L'Afrique au coeur des technologies modernes de communication
Cet « arrangement » politique, qui ne correspond pas à la mathématique électorale, c'est-à-dire aux résultats objectifs du scrutin, est vivement dénoncé par le Dr Mukwege. « Un an avant les élections de décembre 2018, j'avais expliqué qu'il ne fallait pas transiger avec les principes. Mais rien n'y a fait, un "arrangement" a été conclu et le choix de la population n'a pas été respecté. Dans de telles conditions, le problème de gouvernance demeure aigu. C'est dans ce contexte qu'il faut replacer la question de l'accès aux nouvelles technologies : pour réussir, elles doivent être intégrées dans une dynamique de développement, elle-même mise en oeuvre par un leadership responsable et légitime. De plus en plus, je pense que l'Afrique ne doit plus s'en remettre à des éléments extérieurs, mais compter sur ses propres forces. Le développement ne viendra pas d'ailleurs, il sera endogène et naîtra lorsque se mettra en place un leadership responsable. »
La révolution numérique change tout, notamment dans la mobilisation de la société civile. Mais, en RDC, l'accès à Internet reste faible (9 % de la population en 2017 contre une moyenne de 20 % en Afrique subsaharienne (5)). Et les effets positifs des technologies de l'information et de la communication (TIC) tardent à se faire sentir sur l'économie, déplore le médecin.
« Vous me parlez des technologies du futur... Mais sans l'apport de l'Afrique, elles ne pourraient même pas exister ! L'Afrique et notamment mon pays, la RDC, est le premier exportateur de cobalt au monde. Ce minerai permet de produire les batteries électriques si prisées aujourd'hui. Or ce cobalt sort des mines du Congo (6) sans que le pays en bénéficie. Les taxes sont minimes, les retombées, inexistantes. Il faut absolument que la redistribution des ressources soit plus correcte, que le Trésor public soit alimenté par des impôts payés par les sociétés étrangères. Mais si, dans le cas de l'Afrique en général et du Congo en particulier on parle beaucoup des mines et des nouvelles technologies, il ne faut pas non plus oublier le développement agricole, sans lequel rien n'est possible. Nous devons créer un développement endogène au bénéfice des générations futures. Voilà pourquoi un pays comme la RDC a besoin d'une vision capable de faire rêver les jeunes et de mobiliser les nouvelles générations. Je sais que tout cela prendra du temps, mais il faut y réfléchir. Je le répète : tout dépend d'un bon leadership, c'est l'essentiel ! »

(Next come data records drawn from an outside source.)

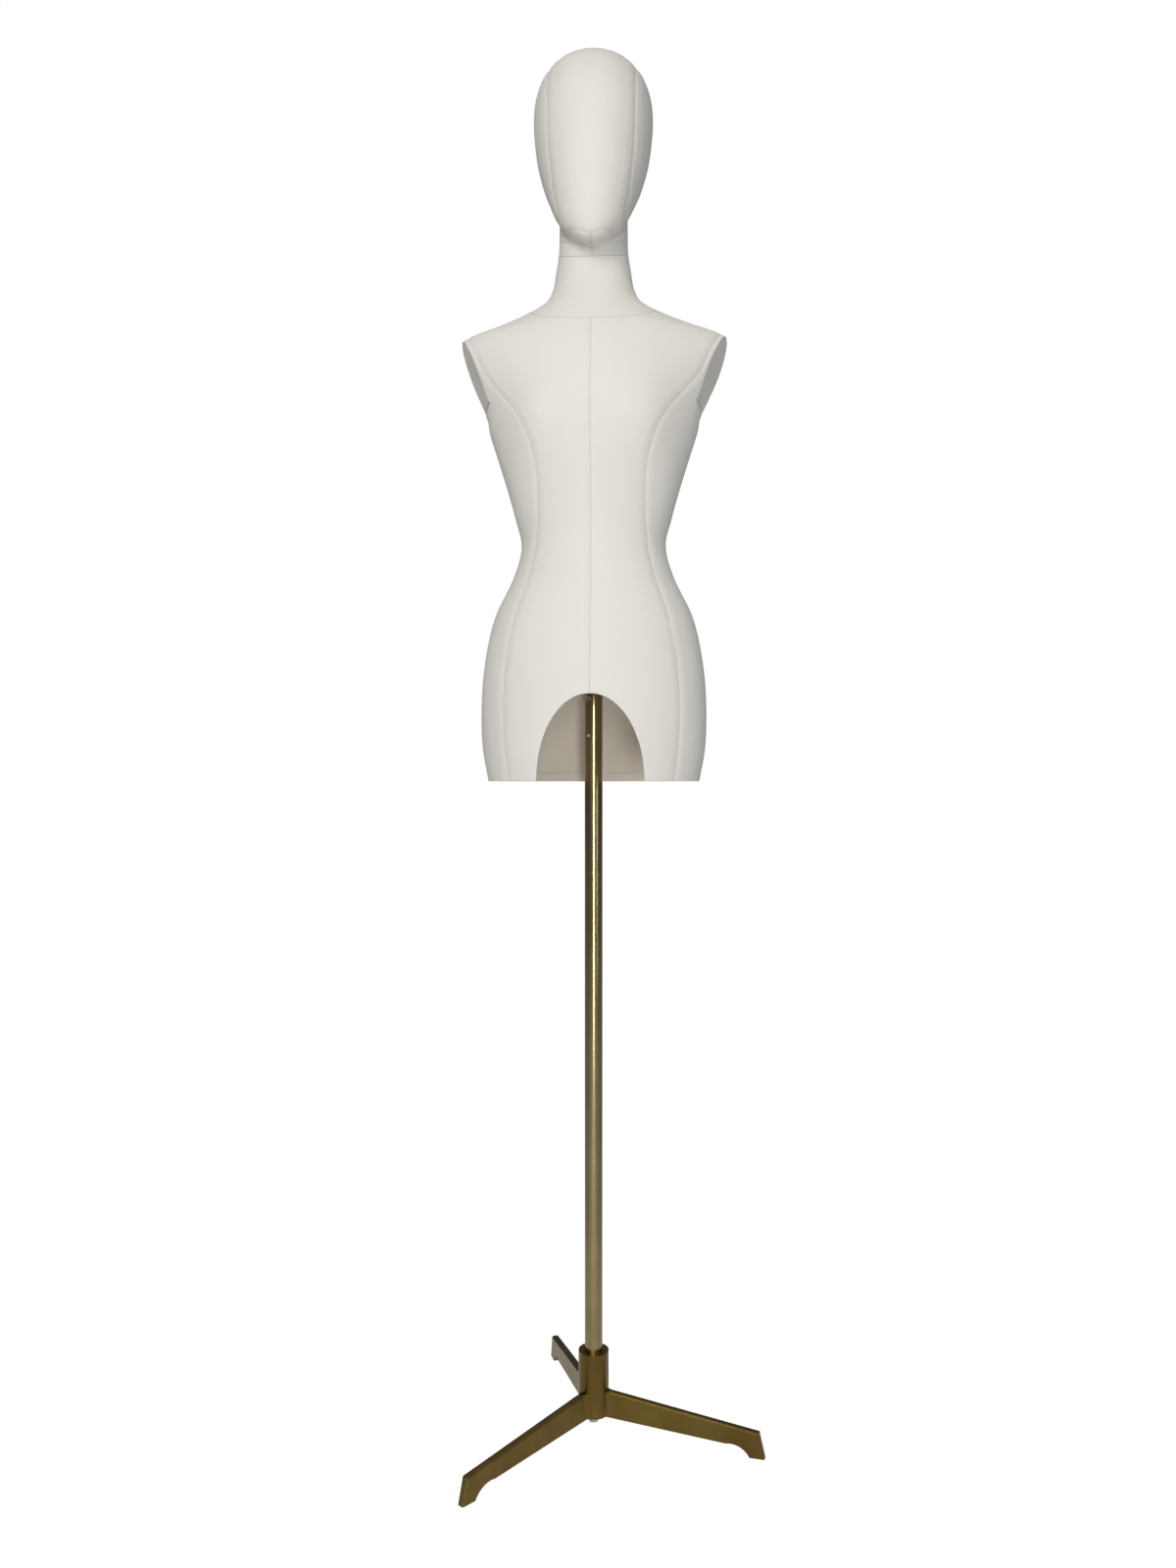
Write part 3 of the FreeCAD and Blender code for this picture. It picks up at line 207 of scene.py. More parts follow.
def canvas(name, light, shade, thread, depth):
    """Woven cotton: threads both ways, slubs, and a faint unevenness of colour."""
    made, tree, shader = new_material(name)
    shader.inputs["Sheen Weight"].default_value = 0.08
    shader.inputs["Sheen Roughness"].default_value = 0.5
    shader.inputs["Specular IOR Level"].default_value = 0.2
    place = object_place(tree, (1, 1, 1))
    warp = add_node(tree, "ShaderNodeTexWave", Vector=place, Scale=thread, Distortion=1.5,
                    Detail=2.0)
    warp.bands_direction = "X"
    weft = add_node(tree, "ShaderNodeTexWave", Vector=place, Scale=thread, Distortion=1.5,
                    Detail=2.0)
    weft.bands_direction = "Z"
    weave = add_node(tree, "ShaderNodeMath")
    weave.operation = "MULTIPLY"
    tree.links.new(warp.outputs["Fac"], weave.inputs[0])
    tree.links.new(weft.outputs["Fac"], weave.inputs[1])
    slubs = add_node(tree, "ShaderNodeTexNoise", Vector=object_place(tree, (60, 60, 420)),
                     Scale=1.0, Detail=3.0, Roughness=0.6)
    cloud = add_node(tree, "ShaderNodeTexNoise", Vector=place, Scale=7.0, Detail=3.0,
                     Roughness=0.5)
    tint = add_node(tree, "ShaderNodeMix")
    tint.data_type = "RGBA"
    tint.blend_type = "MULTIPLY"
    tint.inputs["Factor"].default_value = 0.35
    tree.links.new(ramp(tree, cloud.outputs["Fac"], (0.3, shade), (0.7, light)), tint.inputs["A"])
    tree.links.new(ramp(tree, weave.outputs[0], (0.0, (0.86, 0.85, 0.82)), (0.6, (1, 1, 1))),
                   tint.inputs["B"])
    tree.links.new(tint.outputs["Result"], shader.inputs["Base Color"])
    tree.links.new(spread(tree, cloud.outputs["Fac"], 0.86, 0.95), shader.inputs["Roughness"])
    rough = bump(tree, slubs.outputs["Fac"], 0.25, depth)
    tree.links.new(bump(tree, weave.outputs[0], 0.5, depth, rough), shader.inputs["Normal"])
    return made


cover_cloth = canvas("cover_canvas", (0.81, 0.792, 0.752), (0.785, 0.767, 0.727), 420, 0.00025)
lining_cloth = canvas("lining_cotton", (0.90, 0.83, 0.73), (0.87, 0.79, 0.685), 520, 0.0002)
paint(cover_cloth, "armhole_board_left", "armhole_board_right")

# ------------------------------------------------------------------ torso form
# The moulded body that the cover is stretched over, as closed sections from the hem up
# to the neck.  It is the shape that the sewn panels are laid on, and isn't itself shown.
HEM = 0.924
JOINT = HEM + 0.744
JOINT_SLOPE = math.radians(24)
COVER_DEPTH = 0.0015
SHELL_DEPTH = 0.005
SIDE_SEAM_Y = 0.004
BUST_RISE, BUST_SPACING = 0.013, 0.084
BUST_SPREAD, BUST_HEIGHT_SPREAD, BUST_LEVEL = 0.040, 0.046, 0.490
FORM_COLUMNS, FORM_STEPS = 264, 12

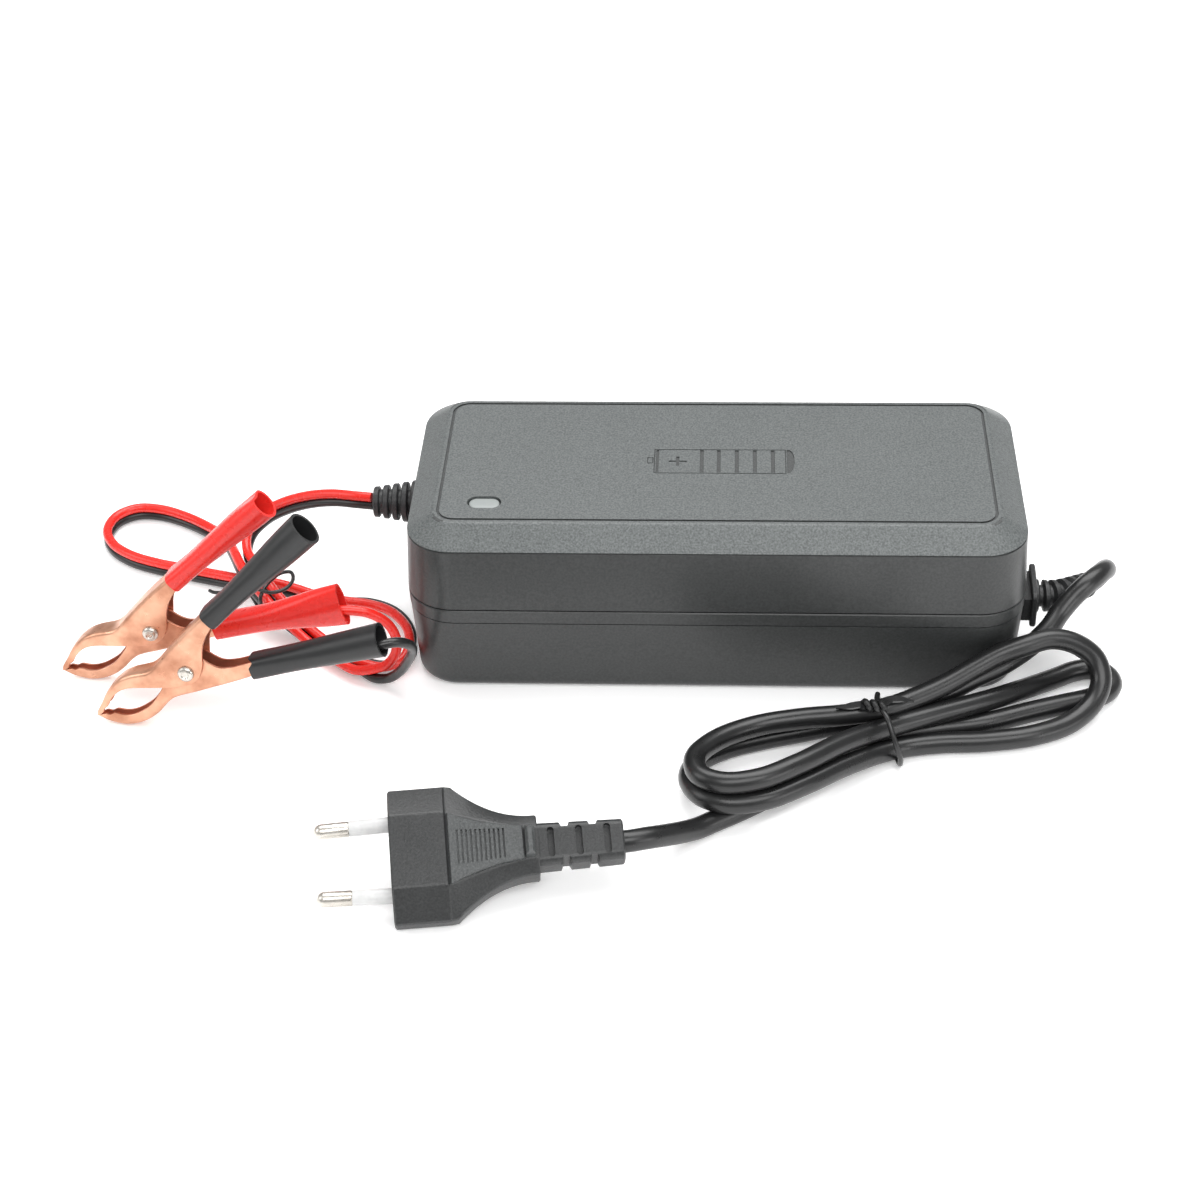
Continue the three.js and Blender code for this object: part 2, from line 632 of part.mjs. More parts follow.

(1) Cf. Colette Braeckman, « La politique, l'autre combat du Dr Mukwege », Le Soir de Bruxelles, 10 décembre 2018, https://plus.lesoir.be/194651/article/2018-12-10/la-politique-lautre-combat-du-docteur-mukwege.
(2) Fils de Laurent-Désiré Kabila, le successeur du maréchal Mobutu Sese Seko en 1997, Joseph Kabila a succédé à son père à 29 ans, en janvier 2001, après l'assassinat de ce dernier dans des circonstances mystérieuses. Il a signé les accords de paix de Sun City (Afrique du Sud) en 2002, après la « Deuxième guerre du Congo » (1998-2000), dans laquelle neuf pays africains ont été impliqués. Il a été élu en 2006, puis réélu en 2011 à l'issu d'un scrutin dont la régularité a été contestée. La Constitution limite à deux le nombre de mandats présidentiels successifs.
(3) Cf. « Lourdes peines requises dans le procès pour viol d'enfants en RDC », Voice of America, 12 décembre 2017, https://www.voaafrique.com/a/lourdes-peines-requises-dans-le-proces-pour-viols-d-enfants-en-rdc/4160119.html.
(4) La Banque mondiale présente la RDC en ces termes : « Plus grand pays d'Afrique francophone, la RDC possède d'immenses ressources naturelles et une population de près de 80 millions d'habitants, dont moins de 40 % vivent en milieu urbain. Avec ses 80 millions d'hectares de terres arables et plus de 1 100 minéraux et métaux précieux répertoriés, la RDC pourrait devenir l'un des pays les plus riches du continent africain et l'un de ses moteurs de croissance si elle parvenait à surmonter son instabilité politique et à améliorer sa gouvernance. »
(5) Cf. données de la Banque mondiale sur les utilisateurs d'Internet en pourcentage de la population, https://donnees.banquemondiale.org/indicateur/IT.NET.USER.ZS, et rapport sur l'accès à Internet au sud du Sahara, « Internet Access in Sub-Saharan Africa », Poverty and Equity Notes, no 13, mars 2019, http://documents.worldbank.org/curated/en/518261552658319590/pdf/135332-POV-Practice-Note-13.pdf.
(6) La RDC en assure les deux tiers de la production mondiale.